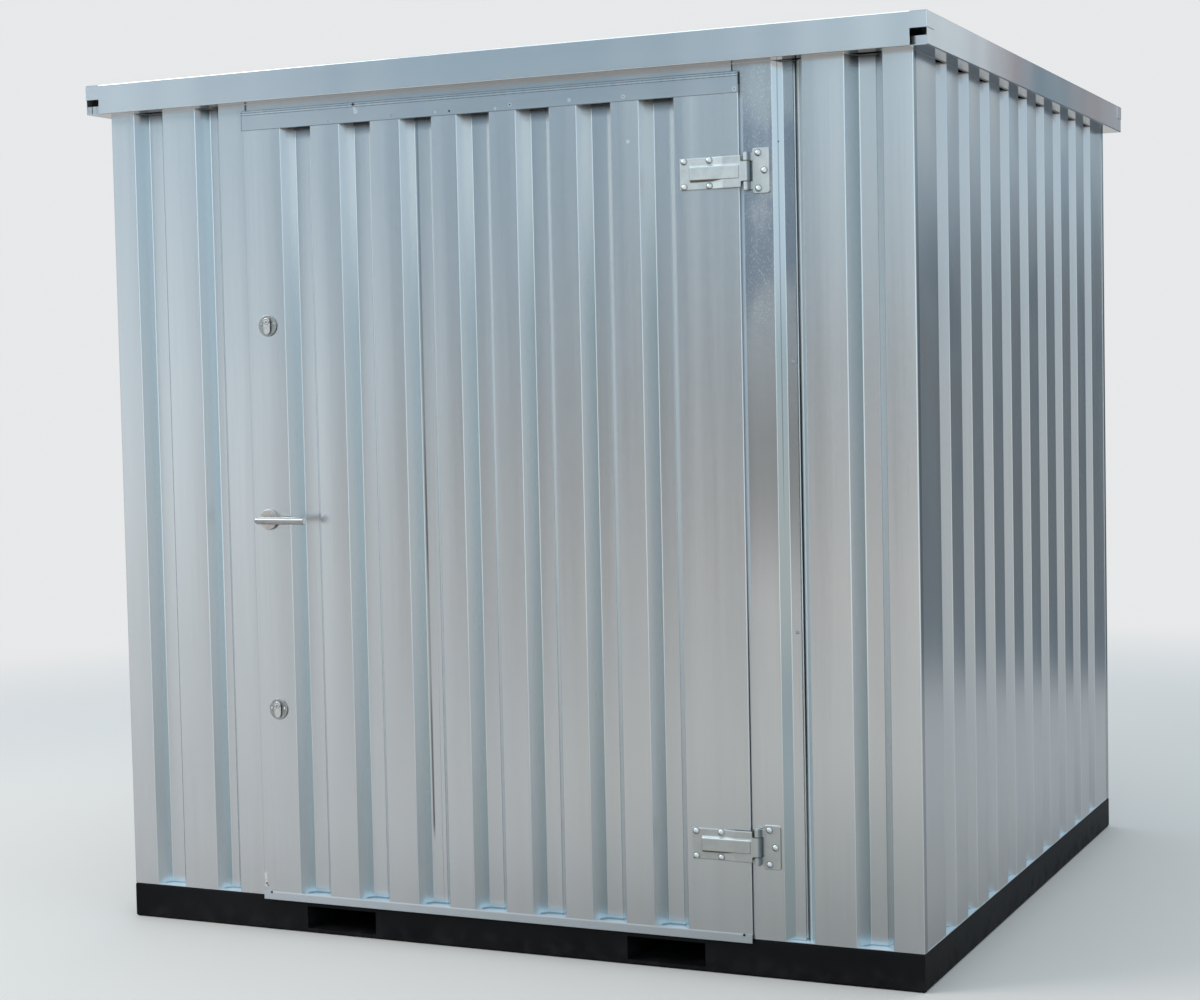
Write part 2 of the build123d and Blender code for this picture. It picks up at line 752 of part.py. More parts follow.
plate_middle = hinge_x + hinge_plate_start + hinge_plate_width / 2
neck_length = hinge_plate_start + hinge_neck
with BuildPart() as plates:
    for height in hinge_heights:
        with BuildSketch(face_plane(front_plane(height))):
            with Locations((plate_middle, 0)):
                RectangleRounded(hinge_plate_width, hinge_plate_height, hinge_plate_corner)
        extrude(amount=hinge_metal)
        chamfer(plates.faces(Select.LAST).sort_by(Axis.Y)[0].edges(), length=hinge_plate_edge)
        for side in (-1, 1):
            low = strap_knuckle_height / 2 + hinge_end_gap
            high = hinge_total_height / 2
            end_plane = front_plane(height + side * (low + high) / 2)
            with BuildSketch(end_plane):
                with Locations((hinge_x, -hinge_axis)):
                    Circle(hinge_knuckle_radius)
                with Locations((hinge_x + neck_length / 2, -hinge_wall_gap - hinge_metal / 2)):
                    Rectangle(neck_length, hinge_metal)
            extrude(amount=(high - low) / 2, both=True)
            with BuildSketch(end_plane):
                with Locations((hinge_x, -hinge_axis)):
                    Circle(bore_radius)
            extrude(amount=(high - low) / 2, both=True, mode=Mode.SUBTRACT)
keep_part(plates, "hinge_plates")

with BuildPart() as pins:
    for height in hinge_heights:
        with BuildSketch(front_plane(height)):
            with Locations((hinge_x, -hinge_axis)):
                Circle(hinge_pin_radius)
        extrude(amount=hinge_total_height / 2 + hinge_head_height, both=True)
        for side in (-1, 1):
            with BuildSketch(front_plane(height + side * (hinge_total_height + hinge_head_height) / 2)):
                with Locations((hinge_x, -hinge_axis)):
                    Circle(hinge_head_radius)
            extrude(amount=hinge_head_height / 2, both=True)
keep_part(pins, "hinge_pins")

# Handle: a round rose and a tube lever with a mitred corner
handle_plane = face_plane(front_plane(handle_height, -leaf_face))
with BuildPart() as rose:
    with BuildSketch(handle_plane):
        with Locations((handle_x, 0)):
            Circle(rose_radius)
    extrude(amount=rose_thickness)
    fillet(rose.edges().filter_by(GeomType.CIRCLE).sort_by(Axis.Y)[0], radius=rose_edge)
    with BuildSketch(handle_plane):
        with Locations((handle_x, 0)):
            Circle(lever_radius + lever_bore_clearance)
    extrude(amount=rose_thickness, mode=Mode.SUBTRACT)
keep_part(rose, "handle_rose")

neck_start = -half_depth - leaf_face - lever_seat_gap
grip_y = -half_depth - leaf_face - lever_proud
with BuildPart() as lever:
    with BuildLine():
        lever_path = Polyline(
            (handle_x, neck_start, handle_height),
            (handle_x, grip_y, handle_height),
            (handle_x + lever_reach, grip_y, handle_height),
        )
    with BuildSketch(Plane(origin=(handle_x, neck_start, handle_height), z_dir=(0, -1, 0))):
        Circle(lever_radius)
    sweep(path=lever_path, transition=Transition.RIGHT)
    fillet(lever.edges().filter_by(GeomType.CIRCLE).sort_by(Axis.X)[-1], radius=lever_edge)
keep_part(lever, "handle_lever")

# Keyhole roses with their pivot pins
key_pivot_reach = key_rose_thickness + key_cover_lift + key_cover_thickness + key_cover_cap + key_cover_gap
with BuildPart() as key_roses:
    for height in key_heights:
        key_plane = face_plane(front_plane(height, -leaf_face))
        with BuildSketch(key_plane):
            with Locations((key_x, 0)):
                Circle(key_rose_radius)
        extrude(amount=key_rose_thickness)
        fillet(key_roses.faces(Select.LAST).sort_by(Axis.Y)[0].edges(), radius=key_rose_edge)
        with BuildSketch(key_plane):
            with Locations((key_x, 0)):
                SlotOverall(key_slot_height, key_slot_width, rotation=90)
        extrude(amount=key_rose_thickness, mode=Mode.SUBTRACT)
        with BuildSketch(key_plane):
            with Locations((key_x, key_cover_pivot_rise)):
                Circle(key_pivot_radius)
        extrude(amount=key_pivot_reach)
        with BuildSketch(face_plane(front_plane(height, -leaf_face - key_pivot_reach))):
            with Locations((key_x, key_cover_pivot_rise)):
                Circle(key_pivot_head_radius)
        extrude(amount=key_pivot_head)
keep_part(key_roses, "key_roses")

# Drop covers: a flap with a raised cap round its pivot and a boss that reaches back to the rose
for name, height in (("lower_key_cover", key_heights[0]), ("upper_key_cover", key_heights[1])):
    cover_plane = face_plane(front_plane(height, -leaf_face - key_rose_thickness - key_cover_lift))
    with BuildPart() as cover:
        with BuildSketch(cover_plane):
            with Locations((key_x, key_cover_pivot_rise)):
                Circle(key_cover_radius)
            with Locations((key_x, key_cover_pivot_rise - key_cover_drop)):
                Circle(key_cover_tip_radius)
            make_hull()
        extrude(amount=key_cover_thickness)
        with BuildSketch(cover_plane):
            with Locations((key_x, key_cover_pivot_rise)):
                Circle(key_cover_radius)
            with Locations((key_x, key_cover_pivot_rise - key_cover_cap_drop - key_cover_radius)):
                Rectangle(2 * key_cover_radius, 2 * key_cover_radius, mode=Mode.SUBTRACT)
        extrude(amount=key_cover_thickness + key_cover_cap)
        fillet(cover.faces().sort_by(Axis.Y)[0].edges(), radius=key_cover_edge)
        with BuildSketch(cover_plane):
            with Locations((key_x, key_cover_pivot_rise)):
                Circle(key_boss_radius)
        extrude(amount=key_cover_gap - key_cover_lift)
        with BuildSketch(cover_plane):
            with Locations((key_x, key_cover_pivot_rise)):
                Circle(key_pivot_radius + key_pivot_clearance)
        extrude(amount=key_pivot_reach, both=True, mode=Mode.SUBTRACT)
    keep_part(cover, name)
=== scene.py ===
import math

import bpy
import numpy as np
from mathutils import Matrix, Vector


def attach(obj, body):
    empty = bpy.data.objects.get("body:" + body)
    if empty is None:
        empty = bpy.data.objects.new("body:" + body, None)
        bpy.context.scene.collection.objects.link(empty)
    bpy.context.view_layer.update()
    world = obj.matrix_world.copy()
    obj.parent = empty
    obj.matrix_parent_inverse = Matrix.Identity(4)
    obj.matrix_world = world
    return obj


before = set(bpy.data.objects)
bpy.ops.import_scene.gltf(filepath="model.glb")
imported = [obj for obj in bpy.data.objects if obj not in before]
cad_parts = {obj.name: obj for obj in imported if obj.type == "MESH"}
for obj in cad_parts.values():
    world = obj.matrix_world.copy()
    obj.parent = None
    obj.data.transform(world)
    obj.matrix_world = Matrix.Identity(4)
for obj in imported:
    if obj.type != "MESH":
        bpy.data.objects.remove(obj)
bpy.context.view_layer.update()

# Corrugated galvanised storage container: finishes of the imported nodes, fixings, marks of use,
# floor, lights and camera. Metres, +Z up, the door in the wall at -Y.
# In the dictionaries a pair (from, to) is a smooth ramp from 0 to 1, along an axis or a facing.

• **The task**
Above are the lines; repeat exactly the ones from the line containing "with Locations((key_x, key_cover_pivot_rise - key_cover_cap_drop" down to the line containing "imported = [obj", both inclusive.

• **Complete response**
            with Locations((key_x, key_cover_pivot_rise - key_cover_cap_drop - key_cover_radius)):
                Rectangle(2 * key_cover_radius, 2 * key_cover_radius, mode=Mode.SUBTRACT)
        extrude(amount=key_cover_thickness + key_cover_cap)
        fillet(cover.faces().sort_by(Axis.Y)[0].edges(), radius=key_cover_edge)
        with BuildSketch(cover_plane):
            with Locations((key_x, key_cover_pivot_rise)):
                Circle(key_boss_radius)
        extrude(amount=key_cover_gap - key_cover_lift)
        with BuildSketch(cover_plane):
            with Locations((key_x, key_cover_pivot_rise)):
                Circle(key_pivot_radius + key_pivot_clearance)
        extrude(amount=key_pivot_reach, both=True, mode=Mode.SUBTRACT)
    keep_part(cover, name)
=== scene.py ===
import math

import bpy
import numpy as np
from mathutils import Matrix, Vector


def attach(obj, body):
    empty = bpy.data.objects.get("body:" + body)
    if empty is None:
        empty = bpy.data.objects.new("body:" + body, None)
        bpy.context.scene.collection.objects.link(empty)
    bpy.context.view_layer.update()
    world = obj.matrix_world.copy()
    obj.parent = empty
    obj.matrix_parent_inverse = Matrix.Identity(4)
    obj.matrix_world = world
    return obj


before = set(bpy.data.objects)
bpy.ops.import_scene.gltf(filepath="model.glb")
imported = [obj for obj in bpy.data.objects if obj not in before]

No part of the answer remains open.